今回の論文は3日、医学誌ネイチャー・メディシンに発表された。筆頭筆者で米マサチューセッツ総合病院神経科医のワイイン・ウェンディ・ヤウ氏は、「身体活動はタウ(記憶の喪失と最も密接に関係するタンパク質)の蓄積を遅らせ、初期のアルツハイマー患者の認知機能の低下を遅らせる助けになるかもしれない」と解説する。
ヤウ氏によると、1日に3000~5000歩歩いた人は認知機能の低下を平均で3年遅らせることができ、5000~7500歩歩いた人は7年遅らせることができた。
この研究についてフロリダ州神経変性疾患研究所のリチャード・アイザクソン氏は、参考にはなるものの、歩数に頼るアルツハイマー病予防は単純すぎると述べ、「5000歩とか7000歩といった分かりやすい数字には注意するようにしている」と話す。同氏は遺伝的にアルツハイマー病のリスクがある人の認知機能改善について研究している。
「体脂肪が過剰な人や、糖尿病予備群や高血圧の人にとって、ただ一定数歩くだけでは十分とはいえない」「個々に合わせたプランが必要だ」(アイザクソン氏)
ベータアミロイドは減少せず
今回の研究は50~90歳の296人を対象に、14年間にわたって行われた。被験者は少ないものの、研究チームは客観的な評価基準を使って信頼性を高めている。
「この研究の強みは、高度なスキャンを行って脳内のアミロイドとタウの蓄積を測定し、認知機能評価と歩数を組み合わせた点にある」とオックスフォード大学のマスード・フセイン教授は指摘する。同氏はこの研究にかかわっていない。
歩数は歩数計で測定し、被験者は平均9年間にわたって毎年認知機能検査を受けた。開始にあたってはPET(陽電子放出断層撮影)検査を行ってアミロイドとタウの蓄積量を測定し、少数については研究終了時にフォローアップのPET検査を行った。

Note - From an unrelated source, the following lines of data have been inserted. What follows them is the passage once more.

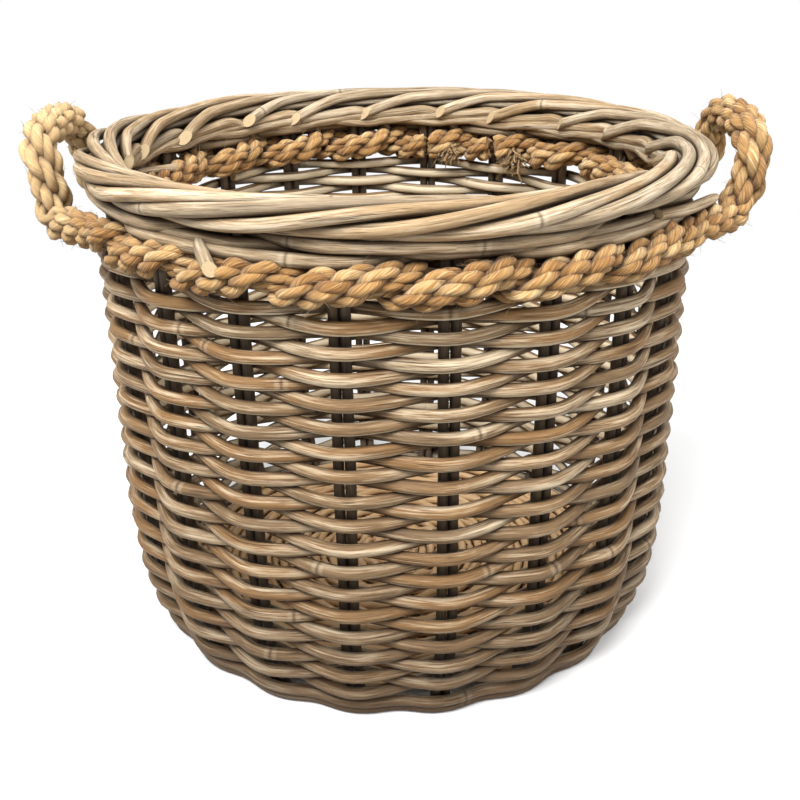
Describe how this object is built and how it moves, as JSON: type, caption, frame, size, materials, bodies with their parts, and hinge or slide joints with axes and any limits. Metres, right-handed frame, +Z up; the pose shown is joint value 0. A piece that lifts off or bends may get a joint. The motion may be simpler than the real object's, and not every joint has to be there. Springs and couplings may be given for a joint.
{
  "type": "woven laundry basket",
  "caption": "Round laundry basket of woven rattan rods with a thick rolled rod border and a rope twined round its neck that stands up as a carrying loop on each side.",
  "frame": {"origin": "on the floor under the centre of the basket", "axes": "+Z up, a carrying loop on +X and on -X, front towards -Y"},
  "size_m": [0.578, 0.5004, 0.426],
  "materials": {
    "rattan": "weathered, matt",
    "dark_rattan": "dark stained, matt",
    "pale_rattan": "weathered grey, matt",
    "peeled_rattan": "raw, matt",
    "coir_rope": "hairy fibre"
  },
  "bodies": {
    "basket": {"base_mat": "peeled_rattan", "base_spokes": "dark_rattan", "border": "pale_rattan", "foot_wale_lower": "dark_rattan", "foot_wale_upper": "dark_rattan", "rope_a_round": "coir_rope", "rope_a_tail": "coir_rope", "rope_b_round": "coir_rope", "rope_b_start": "coir_rope", "stake_01": "dark_rattan", "stake_02": "dark_rattan", "stake_03": "dark_rattan", "stake_04": "dark_rattan", "stake_05": "dark_rattan", "stake_06": "dark_rattan", "stake_07": "dark_rattan", "stake_08": "dark_rattan", "stake_09": "dark_rattan", "stake_10": "dark_rattan", "stake_11": "dark_rattan", "stake_12": "dark_rattan", "stake_13": "dark_rattan", "stake_14": "dark_rattan", "stake_15": "dark_rattan", "stake_16": "dark_rattan", "stake_17": "dark_rattan", "stake_18": "dark_rattan", "stake_19": "dark_rattan", "stake_20": "dark_rattan", "top_wale_lower": "pale_rattan", "top_wale_upper": "pale_rattan", "weaver_a1": "rattan", "weaver_a2": "rattan", "weaver_a3": "rattan", "weaver_a4": "rattan", "weaver_a5": "rattan", "weaver_a6": "rattan", "weaver_a7": "rattan", "weaver_a8": "rattan", "weaver_b1": "rattan", "weaver_b2": "rattan", "weaver_b3": "rattan", "weaver_b4": "rattan", "weaver_b5": "rattan", "weaver_b6": "rattan", "weaver_b7": "rattan", "weaver_b8": "rattan"},
    "handle_left": {"handle_left": "coir_rope"},
    "handle_right": {"handle_right": "coir_rope"}
  },
  "joints": [
    {"name": "right_loop_swing", "type": "hinge", "parent": "basket", "child": "handle_right", "pos_m": [0.26, 0, 0.349], "axis": [0, 1, 0], "range_deg": [-6, 60], "stiffness_Nm_per_rad": 1},
    {"name": "left_loop_swing", "type": "hinge", "parent": "basket", "child": "handle_left", "pos_m": [-0.26, 0, 0.349], "axis": [0, -1, 0], "range_deg": [-6, 60], "stiffness_Nm_per_rad": 1}
  ]
}
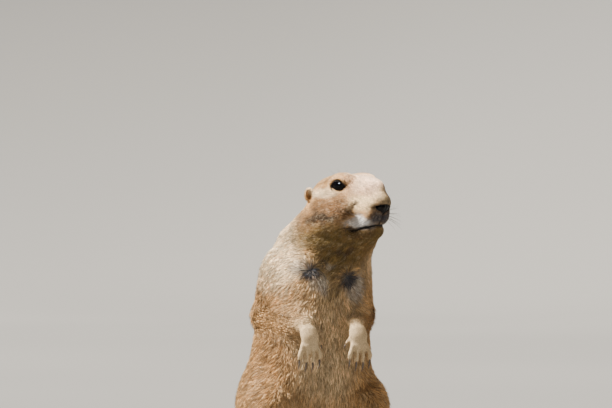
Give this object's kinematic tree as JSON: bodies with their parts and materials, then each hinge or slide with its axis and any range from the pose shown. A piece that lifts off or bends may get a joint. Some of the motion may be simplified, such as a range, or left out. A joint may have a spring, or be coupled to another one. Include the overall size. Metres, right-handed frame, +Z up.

その結果、1日最大7500歩歩いた人は、タウタンパク質の蓄積を3~7年遅らせることができたのに対し、じっとしていることが多い人はタウタンパク質の蓄積がはるかに速く進行し、認知機能の低下や日常的な機能の低下が進行するペースも速かった。
ただ、身体活動と、タウの前に表れるベータアミロイドの減少の間に関係は見られなかった。
「アミロイド負荷の増大が一定量になると、歩数の増加がタウ蓄積の鈍化と結びついていた。認知機能低下が遅くなったこととの関係はこれでほぼ説明できる」とヤウ氏は解説する。
今回の研究で行ったのは観察のみで、直接的な因果関係を示すことはできていない。それでも、ウォーキングやストレス軽減、質の高い睡眠、植物由来食品中心の食生活など、心臓に良いとされる行動は脳にも良いという認識が裏付けられたと専門家は解説している。